— start —

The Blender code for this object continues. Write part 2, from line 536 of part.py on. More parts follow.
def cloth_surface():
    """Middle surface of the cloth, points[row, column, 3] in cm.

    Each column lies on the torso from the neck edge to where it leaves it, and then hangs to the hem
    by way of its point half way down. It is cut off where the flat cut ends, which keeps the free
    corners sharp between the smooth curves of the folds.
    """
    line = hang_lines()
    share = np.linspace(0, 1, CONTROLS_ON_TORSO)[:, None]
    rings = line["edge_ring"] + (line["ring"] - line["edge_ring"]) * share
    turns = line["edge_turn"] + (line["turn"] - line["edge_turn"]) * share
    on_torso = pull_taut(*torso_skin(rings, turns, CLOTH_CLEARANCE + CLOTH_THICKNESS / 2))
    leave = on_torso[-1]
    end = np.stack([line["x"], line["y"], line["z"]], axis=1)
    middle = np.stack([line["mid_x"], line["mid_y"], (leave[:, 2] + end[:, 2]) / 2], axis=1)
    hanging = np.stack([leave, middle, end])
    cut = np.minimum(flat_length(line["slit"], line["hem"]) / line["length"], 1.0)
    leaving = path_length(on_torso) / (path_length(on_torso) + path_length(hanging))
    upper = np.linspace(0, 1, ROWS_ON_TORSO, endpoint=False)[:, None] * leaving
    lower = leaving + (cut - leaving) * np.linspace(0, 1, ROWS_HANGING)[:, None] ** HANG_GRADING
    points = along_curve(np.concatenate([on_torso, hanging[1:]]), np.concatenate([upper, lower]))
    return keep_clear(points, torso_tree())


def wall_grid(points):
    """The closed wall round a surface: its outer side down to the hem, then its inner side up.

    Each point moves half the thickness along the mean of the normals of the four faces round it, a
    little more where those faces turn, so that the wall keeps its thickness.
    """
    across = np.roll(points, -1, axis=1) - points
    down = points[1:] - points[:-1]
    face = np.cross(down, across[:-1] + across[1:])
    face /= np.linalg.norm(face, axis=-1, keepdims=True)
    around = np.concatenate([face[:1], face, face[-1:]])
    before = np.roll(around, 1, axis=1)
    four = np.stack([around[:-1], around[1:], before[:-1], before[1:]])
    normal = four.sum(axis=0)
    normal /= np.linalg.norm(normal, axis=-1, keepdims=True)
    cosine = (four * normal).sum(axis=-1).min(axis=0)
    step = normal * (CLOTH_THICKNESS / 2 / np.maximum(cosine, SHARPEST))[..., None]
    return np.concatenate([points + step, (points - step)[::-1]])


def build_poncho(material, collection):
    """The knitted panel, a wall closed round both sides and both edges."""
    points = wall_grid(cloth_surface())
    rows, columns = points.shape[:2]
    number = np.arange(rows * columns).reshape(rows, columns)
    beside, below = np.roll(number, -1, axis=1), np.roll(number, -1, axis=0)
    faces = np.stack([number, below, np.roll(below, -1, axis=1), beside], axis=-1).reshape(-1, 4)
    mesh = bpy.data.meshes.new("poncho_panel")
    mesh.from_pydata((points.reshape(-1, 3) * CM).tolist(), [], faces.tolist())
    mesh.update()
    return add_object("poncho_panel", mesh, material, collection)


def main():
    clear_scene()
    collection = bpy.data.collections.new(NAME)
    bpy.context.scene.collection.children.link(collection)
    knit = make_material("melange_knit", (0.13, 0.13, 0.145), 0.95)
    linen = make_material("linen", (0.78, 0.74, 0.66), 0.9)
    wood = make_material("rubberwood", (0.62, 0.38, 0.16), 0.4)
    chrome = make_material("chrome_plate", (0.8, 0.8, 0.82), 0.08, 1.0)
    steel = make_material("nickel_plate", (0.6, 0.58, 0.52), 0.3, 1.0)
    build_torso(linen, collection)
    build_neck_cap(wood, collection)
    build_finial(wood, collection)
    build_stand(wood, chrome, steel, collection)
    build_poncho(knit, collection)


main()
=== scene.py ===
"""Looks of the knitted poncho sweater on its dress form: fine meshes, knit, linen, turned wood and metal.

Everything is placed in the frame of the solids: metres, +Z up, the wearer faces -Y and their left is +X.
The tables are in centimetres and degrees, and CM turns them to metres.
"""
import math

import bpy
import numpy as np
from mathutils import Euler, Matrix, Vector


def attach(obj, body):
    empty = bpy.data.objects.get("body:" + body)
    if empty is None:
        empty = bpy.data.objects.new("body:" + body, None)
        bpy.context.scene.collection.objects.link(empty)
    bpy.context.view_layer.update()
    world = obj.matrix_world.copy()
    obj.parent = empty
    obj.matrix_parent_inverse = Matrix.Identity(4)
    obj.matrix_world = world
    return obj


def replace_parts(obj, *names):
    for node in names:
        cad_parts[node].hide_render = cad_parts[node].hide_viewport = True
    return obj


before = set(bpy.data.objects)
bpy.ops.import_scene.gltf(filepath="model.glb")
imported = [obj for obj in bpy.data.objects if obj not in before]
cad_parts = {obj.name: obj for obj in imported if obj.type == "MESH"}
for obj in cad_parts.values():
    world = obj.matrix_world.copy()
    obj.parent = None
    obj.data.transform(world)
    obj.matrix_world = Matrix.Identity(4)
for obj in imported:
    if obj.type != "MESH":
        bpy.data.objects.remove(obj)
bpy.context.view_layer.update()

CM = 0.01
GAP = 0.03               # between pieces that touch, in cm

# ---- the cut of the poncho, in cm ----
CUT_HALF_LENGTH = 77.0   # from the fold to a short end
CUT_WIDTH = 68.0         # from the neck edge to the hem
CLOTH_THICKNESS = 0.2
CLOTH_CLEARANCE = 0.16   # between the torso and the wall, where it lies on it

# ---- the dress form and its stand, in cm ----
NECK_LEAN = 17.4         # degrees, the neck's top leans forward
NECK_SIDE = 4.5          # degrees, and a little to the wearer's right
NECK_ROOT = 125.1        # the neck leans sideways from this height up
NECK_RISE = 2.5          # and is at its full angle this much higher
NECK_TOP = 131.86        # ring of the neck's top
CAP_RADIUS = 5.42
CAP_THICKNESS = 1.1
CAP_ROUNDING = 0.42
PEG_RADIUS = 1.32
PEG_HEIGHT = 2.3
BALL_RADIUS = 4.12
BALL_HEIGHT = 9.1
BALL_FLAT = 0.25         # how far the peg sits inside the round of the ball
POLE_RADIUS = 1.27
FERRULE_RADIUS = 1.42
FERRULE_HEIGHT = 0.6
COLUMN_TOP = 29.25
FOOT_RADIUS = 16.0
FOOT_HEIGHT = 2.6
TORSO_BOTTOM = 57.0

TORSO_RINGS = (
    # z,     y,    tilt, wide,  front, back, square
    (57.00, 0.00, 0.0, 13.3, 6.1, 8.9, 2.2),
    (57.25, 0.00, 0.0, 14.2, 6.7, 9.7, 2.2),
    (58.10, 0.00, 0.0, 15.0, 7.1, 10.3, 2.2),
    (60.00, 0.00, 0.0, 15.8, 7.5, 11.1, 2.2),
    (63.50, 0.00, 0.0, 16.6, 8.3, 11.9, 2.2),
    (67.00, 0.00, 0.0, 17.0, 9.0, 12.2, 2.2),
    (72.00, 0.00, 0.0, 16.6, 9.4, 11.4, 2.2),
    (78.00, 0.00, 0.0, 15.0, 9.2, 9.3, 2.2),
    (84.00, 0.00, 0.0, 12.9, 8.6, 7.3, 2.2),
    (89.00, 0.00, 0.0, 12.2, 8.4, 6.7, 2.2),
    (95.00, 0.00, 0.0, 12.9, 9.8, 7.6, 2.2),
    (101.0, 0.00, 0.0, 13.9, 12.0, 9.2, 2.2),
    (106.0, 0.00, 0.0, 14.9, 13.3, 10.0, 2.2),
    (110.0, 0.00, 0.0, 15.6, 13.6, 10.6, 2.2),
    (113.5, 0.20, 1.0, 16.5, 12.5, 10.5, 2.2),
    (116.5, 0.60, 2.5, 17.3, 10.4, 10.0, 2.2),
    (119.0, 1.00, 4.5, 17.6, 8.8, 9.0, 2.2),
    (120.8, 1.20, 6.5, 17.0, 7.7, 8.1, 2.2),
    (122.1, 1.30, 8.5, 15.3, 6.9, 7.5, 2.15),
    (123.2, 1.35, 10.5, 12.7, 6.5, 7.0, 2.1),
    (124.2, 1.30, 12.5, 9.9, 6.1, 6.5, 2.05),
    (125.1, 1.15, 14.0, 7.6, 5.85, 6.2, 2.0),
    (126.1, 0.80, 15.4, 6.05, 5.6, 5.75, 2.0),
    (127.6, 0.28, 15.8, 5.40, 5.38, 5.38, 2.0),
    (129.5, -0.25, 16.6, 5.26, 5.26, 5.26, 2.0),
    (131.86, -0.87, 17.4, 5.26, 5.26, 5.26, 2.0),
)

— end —
— start —

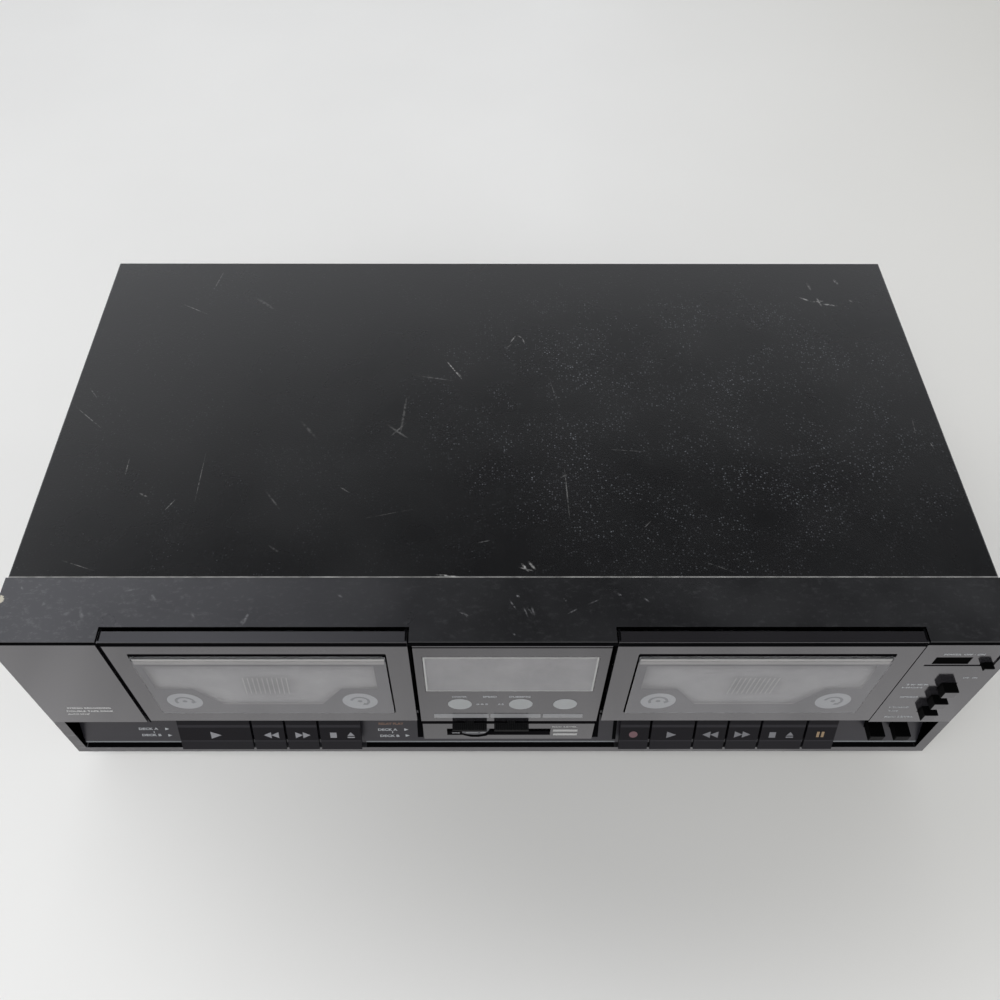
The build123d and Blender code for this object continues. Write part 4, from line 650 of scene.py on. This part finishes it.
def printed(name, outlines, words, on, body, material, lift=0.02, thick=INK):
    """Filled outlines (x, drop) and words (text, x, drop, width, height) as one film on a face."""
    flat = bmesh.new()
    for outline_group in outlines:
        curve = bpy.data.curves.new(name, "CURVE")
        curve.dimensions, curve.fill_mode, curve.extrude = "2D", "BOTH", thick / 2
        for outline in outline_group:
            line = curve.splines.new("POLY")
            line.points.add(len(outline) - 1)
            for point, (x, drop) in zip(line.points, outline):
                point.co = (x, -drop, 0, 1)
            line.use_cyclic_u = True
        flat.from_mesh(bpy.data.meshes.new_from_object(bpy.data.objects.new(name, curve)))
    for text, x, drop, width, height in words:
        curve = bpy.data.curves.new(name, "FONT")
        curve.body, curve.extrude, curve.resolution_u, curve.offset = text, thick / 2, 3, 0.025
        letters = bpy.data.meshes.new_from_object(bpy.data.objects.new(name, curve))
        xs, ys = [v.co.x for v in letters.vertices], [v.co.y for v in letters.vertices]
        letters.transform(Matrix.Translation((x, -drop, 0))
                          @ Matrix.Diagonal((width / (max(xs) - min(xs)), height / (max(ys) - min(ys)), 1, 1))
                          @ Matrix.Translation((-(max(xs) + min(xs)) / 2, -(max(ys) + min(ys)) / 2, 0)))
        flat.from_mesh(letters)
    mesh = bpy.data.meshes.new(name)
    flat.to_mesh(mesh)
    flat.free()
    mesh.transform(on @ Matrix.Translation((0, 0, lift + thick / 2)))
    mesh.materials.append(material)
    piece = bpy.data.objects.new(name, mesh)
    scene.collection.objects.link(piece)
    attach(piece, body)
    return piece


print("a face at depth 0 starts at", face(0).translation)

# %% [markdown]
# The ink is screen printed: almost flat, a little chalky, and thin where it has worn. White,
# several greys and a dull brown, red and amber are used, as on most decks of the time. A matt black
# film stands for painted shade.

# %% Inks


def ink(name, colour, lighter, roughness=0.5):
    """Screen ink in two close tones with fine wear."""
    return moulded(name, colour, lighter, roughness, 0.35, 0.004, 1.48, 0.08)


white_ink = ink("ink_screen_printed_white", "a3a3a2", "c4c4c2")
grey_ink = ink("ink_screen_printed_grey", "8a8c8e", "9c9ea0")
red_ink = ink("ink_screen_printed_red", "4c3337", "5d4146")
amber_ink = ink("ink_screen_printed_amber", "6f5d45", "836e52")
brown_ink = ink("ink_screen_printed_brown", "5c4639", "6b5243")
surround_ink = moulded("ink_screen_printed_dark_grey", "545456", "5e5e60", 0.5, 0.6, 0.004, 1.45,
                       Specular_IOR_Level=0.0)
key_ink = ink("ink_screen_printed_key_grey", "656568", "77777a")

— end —

— AIM OF THE TASK —
Quote only the lines running from the line that holds "build_neck_cap(wood, collection)" to the line that holds "cad_parts[node].hide_render = cad_parts[node].hide_viewport", both ends included.

— SOLUTION TO THE PROBLEM —
    build_neck_cap(wood, collection)
    build_finial(wood, collection)
    build_stand(wood, chrome, steel, collection)
    build_poncho(knit, collection)


main()
=== scene.py ===
"""Looks of the knitted poncho sweater on its dress form: fine meshes, knit, linen, turned wood and metal.

Everything is placed in the frame of the solids: metres, +Z up, the wearer faces -Y and their left is +X.
The tables are in centimetres and degrees, and CM turns them to metres.
"""
import math

import bpy
import numpy as np
from mathutils import Euler, Matrix, Vector


def attach(obj, body):
    empty = bpy.data.objects.get("body:" + body)
    if empty is None:
        empty = bpy.data.objects.new("body:" + body, None)
        bpy.context.scene.collection.objects.link(empty)
    bpy.context.view_layer.update()
    world = obj.matrix_world.copy()
    obj.parent = empty
    obj.matrix_parent_inverse = Matrix.Identity(4)
    obj.matrix_world = world
    return obj


def replace_parts(obj, *names):
    for node in names:
        cad_parts[node].hide_render = cad_parts[node].hide_viewport = True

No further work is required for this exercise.